— Start Given data —

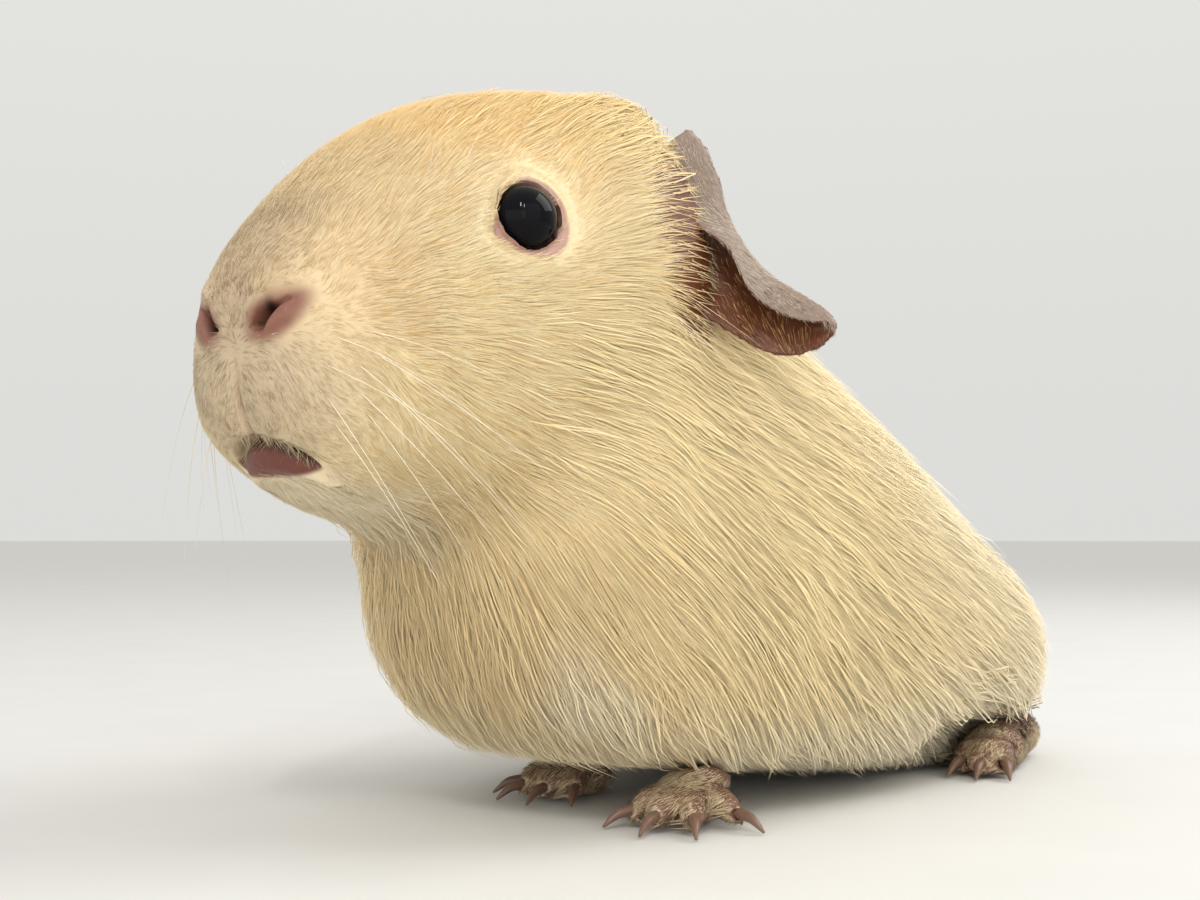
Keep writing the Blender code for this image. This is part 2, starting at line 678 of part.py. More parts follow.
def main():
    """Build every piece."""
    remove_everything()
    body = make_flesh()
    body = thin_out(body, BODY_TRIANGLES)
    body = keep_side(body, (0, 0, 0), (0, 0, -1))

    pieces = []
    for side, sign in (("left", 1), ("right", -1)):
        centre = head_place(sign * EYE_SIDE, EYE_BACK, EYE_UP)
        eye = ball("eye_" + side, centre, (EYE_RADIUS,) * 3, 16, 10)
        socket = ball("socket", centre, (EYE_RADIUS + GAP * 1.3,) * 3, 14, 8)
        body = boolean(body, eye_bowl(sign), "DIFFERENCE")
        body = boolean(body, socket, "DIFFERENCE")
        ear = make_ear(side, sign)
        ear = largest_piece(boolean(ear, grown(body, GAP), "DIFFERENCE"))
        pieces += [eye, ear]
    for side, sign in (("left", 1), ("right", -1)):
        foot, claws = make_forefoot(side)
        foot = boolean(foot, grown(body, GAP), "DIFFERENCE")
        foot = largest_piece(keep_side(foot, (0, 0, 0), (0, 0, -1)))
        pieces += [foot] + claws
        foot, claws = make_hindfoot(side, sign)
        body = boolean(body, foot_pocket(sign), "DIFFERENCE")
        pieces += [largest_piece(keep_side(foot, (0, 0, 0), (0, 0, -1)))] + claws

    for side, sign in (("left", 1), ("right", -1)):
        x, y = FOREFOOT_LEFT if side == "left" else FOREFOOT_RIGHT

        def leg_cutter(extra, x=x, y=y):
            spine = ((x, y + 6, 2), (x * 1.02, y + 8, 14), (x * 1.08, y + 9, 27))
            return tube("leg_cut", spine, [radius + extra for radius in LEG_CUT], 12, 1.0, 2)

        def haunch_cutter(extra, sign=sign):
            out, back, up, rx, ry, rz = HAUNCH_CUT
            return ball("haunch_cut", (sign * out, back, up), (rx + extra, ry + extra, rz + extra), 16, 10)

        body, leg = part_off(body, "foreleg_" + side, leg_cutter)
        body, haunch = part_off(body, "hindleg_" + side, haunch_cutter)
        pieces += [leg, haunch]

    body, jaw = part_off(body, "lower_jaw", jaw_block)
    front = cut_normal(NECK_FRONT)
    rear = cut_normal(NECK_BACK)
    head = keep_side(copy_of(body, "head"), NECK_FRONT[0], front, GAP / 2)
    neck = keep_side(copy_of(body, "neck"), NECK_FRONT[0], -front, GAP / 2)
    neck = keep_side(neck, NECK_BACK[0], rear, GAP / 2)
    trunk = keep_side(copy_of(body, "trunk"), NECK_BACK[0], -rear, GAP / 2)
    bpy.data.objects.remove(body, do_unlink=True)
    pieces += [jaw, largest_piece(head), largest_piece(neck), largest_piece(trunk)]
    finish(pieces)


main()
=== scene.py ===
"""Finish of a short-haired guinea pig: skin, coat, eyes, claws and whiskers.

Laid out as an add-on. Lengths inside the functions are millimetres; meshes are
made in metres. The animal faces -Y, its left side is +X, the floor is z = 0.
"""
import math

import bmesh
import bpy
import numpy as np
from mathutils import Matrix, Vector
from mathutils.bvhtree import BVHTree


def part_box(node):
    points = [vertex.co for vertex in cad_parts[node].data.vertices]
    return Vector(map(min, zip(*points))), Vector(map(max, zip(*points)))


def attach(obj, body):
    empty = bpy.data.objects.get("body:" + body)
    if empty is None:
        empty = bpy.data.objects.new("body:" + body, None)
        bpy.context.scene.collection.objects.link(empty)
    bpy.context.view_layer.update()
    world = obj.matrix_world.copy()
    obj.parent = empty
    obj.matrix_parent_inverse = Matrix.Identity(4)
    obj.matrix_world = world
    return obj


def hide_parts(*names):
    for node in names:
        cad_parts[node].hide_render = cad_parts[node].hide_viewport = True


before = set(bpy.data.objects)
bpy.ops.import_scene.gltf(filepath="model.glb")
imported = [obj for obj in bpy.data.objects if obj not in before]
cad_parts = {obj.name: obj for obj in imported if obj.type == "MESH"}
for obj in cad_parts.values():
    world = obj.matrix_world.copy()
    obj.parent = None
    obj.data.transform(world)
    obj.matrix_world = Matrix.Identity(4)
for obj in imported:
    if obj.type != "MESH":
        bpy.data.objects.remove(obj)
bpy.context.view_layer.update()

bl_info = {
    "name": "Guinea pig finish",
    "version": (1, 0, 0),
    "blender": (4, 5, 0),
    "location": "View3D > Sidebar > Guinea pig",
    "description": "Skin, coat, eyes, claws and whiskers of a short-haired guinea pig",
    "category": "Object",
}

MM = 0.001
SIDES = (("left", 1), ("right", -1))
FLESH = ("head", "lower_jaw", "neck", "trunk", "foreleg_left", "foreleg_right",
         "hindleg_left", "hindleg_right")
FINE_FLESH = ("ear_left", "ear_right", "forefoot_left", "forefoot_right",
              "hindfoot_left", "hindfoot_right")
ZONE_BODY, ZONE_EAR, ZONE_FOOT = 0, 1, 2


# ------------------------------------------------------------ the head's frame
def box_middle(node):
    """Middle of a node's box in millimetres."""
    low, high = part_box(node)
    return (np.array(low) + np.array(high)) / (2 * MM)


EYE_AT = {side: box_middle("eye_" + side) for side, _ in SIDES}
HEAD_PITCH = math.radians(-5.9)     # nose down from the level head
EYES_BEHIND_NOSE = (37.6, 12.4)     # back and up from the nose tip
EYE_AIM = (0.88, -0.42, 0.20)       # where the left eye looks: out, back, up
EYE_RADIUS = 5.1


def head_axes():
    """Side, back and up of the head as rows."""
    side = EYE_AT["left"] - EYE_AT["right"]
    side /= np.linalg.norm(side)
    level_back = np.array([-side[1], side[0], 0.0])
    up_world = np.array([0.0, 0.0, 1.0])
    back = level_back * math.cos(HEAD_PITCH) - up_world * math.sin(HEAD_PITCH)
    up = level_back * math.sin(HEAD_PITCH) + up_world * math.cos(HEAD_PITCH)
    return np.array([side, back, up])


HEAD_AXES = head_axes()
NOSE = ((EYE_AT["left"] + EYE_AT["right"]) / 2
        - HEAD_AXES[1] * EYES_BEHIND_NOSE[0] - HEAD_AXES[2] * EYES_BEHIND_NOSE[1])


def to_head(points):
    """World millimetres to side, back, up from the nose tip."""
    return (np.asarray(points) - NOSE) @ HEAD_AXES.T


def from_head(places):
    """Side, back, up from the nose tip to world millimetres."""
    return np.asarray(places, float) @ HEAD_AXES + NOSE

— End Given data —

What the exercise asks:
Your task is to return the full listing exactly as it was given.

Task solution:
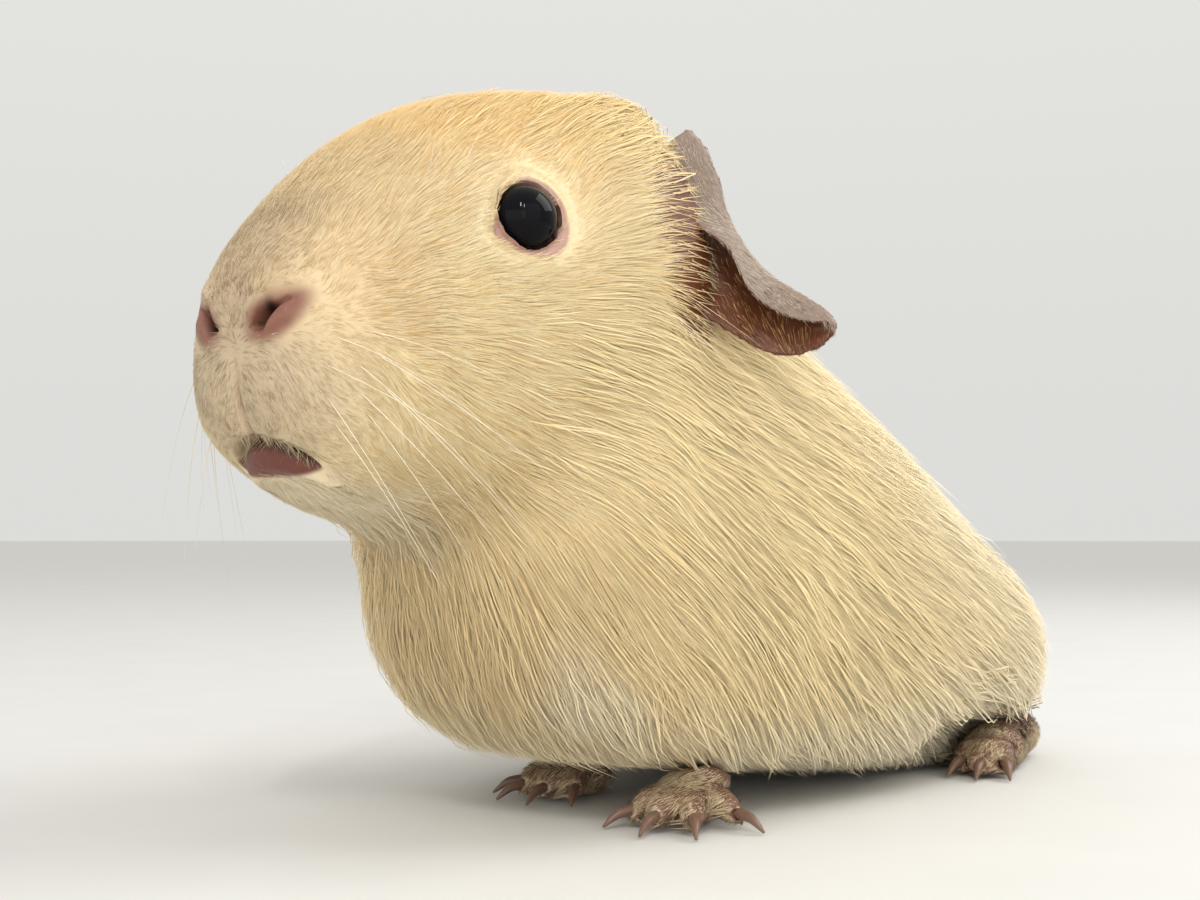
Keep writing the Blender code for this image. This is part 2, starting at line 678 of part.py. More parts follow.
def main():
    """Build every piece."""
    remove_everything()
    body = make_flesh()
    body = thin_out(body, BODY_TRIANGLES)
    body = keep_side(body, (0, 0, 0), (0, 0, -1))

    pieces = []
    for side, sign in (("left", 1), ("right", -1)):
        centre = head_place(sign * EYE_SIDE, EYE_BACK, EYE_UP)
        eye = ball("eye_" + side, centre, (EYE_RADIUS,) * 3, 16, 10)
        socket = ball("socket", centre, (EYE_RADIUS + GAP * 1.3,) * 3, 14, 8)
        body = boolean(body, eye_bowl(sign), "DIFFERENCE")
        body = boolean(body, socket, "DIFFERENCE")
        ear = make_ear(side, sign)
        ear = largest_piece(boolean(ear, grown(body, GAP), "DIFFERENCE"))
        pieces += [eye, ear]
    for side, sign in (("left", 1), ("right", -1)):
        foot, claws = make_forefoot(side)
        foot = boolean(foot, grown(body, GAP), "DIFFERENCE")
        foot = largest_piece(keep_side(foot, (0, 0, 0), (0, 0, -1)))
        pieces += [foot] + claws
        foot, claws = make_hindfoot(side, sign)
        body = boolean(body, foot_pocket(sign), "DIFFERENCE")
        pieces += [largest_piece(keep_side(foot, (0, 0, 0), (0, 0, -1)))] + claws

    for side, sign in (("left", 1), ("right", -1)):
        x, y = FOREFOOT_LEFT if side == "left" else FOREFOOT_RIGHT

        def leg_cutter(extra, x=x, y=y):
            spine = ((x, y + 6, 2), (x * 1.02, y + 8, 14), (x * 1.08, y + 9, 27))
            return tube("leg_cut", spine, [radius + extra for radius in LEG_CUT], 12, 1.0, 2)

        def haunch_cutter(extra, sign=sign):
            out, back, up, rx, ry, rz = HAUNCH_CUT
            return ball("haunch_cut", (sign * out, back, up), (rx + extra, ry + extra, rz + extra), 16, 10)

        body, leg = part_off(body, "foreleg_" + side, leg_cutter)
        body, haunch = part_off(body, "hindleg_" + side, haunch_cutter)
        pieces += [leg, haunch]

    body, jaw = part_off(body, "lower_jaw", jaw_block)
    front = cut_normal(NECK_FRONT)
    rear = cut_normal(NECK_BACK)
    head = keep_side(copy_of(body, "head"), NECK_FRONT[0], front, GAP / 2)
    neck = keep_side(copy_of(body, "neck"), NECK_FRONT[0], -front, GAP / 2)
    neck = keep_side(neck, NECK_BACK[0], rear, GAP / 2)
    trunk = keep_side(copy_of(body, "trunk"), NECK_BACK[0], -rear, GAP / 2)
    bpy.data.objects.remove(body, do_unlink=True)
    pieces += [jaw, largest_piece(head), largest_piece(neck), largest_piece(trunk)]
    finish(pieces)


main()
=== scene.py ===
"""Finish of a short-haired guinea pig: skin, coat, eyes, claws and whiskers.

Laid out as an add-on. Lengths inside the functions are millimetres; meshes are
made in metres. The animal faces -Y, its left side is +X, the floor is z = 0.
"""
import math

import bmesh
import bpy
import numpy as np
from mathutils import Matrix, Vector
from mathutils.bvhtree import BVHTree


def part_box(node):
    points = [vertex.co for vertex in cad_parts[node].data.vertices]
    return Vector(map(min, zip(*points))), Vector(map(max, zip(*points)))


def attach(obj, body):
    empty = bpy.data.objects.get("body:" + body)
    if empty is None:
        empty = bpy.data.objects.new("body:" + body, None)
        bpy.context.scene.collection.objects.link(empty)
    bpy.context.view_layer.update()
    world = obj.matrix_world.copy()
    obj.parent = empty
    obj.matrix_parent_inverse = Matrix.Identity(4)
    obj.matrix_world = world
    return obj


def hide_parts(*names):
    for node in names:
        cad_parts[node].hide_render = cad_parts[node].hide_viewport = True


before = set(bpy.data.objects)
bpy.ops.import_scene.gltf(filepath="model.glb")
imported = [obj for obj in bpy.data.objects if obj not in before]
cad_parts = {obj.name: obj for obj in imported if obj.type == "MESH"}
for obj in cad_parts.values():
    world = obj.matrix_world.copy()
    obj.parent = None
    obj.data.transform(world)
    obj.matrix_world = Matrix.Identity(4)
for obj in imported:
    if obj.type != "MESH":
        bpy.data.objects.remove(obj)
bpy.context.view_layer.update()

bl_info = {
    "name": "Guinea pig finish",
    "version": (1, 0, 0),
    "blender": (4, 5, 0),
    "location": "View3D > Sidebar > Guinea pig",
    "description": "Skin, coat, eyes, claws and whiskers of a short-haired guinea pig",
    "category": "Object",
}

MM = 0.001
SIDES = (("left", 1), ("right", -1))
FLESH = ("head", "lower_jaw", "neck", "trunk", "foreleg_left", "foreleg_right",
         "hindleg_left", "hindleg_right")
FINE_FLESH = ("ear_left", "ear_right", "forefoot_left", "forefoot_right",
              "hindfoot_left", "hindfoot_right")
ZONE_BODY, ZONE_EAR, ZONE_FOOT = 0, 1, 2


# ------------------------------------------------------------ the head's frame
def box_middle(node):
    """Middle of a node's box in millimetres."""
    low, high = part_box(node)
    return (np.array(low) + np.array(high)) / (2 * MM)


EYE_AT = {side: box_middle("eye_" + side) for side, _ in SIDES}
HEAD_PITCH = math.radians(-5.9)     # nose down from the level head
EYES_BEHIND_NOSE = (37.6, 12.4)     # back and up from the nose tip
EYE_AIM = (0.88, -0.42, 0.20)       # where the left eye looks: out, back, up
EYE_RADIUS = 5.1


def head_axes():
    """Side, back and up of the head as rows."""
    side = EYE_AT["left"] - EYE_AT["right"]
    side /= np.linalg.norm(side)
    level_back = np.array([-side[1], side[0], 0.0])
    up_world = np.array([0.0, 0.0, 1.0])
    back = level_back * math.cos(HEAD_PITCH) - up_world * math.sin(HEAD_PITCH)
    up = level_back * math.sin(HEAD_PITCH) + up_world * math.cos(HEAD_PITCH)
    return np.array([side, back, up])


HEAD_AXES = head_axes()
NOSE = ((EYE_AT["left"] + EYE_AT["right"]) / 2
        - HEAD_AXES[1] * EYES_BEHIND_NOSE[0] - HEAD_AXES[2] * EYES_BEHIND_NOSE[1])


def to_head(points):
    """World millimetres to side, back, up from the nose tip."""
    return (np.asarray(points) - NOSE) @ HEAD_AXES.T


def from_head(places):
    """Side, back, up from the nose tip to world millimetres."""
    return np.asarray(places, float) @ HEAD_AXES + NOSE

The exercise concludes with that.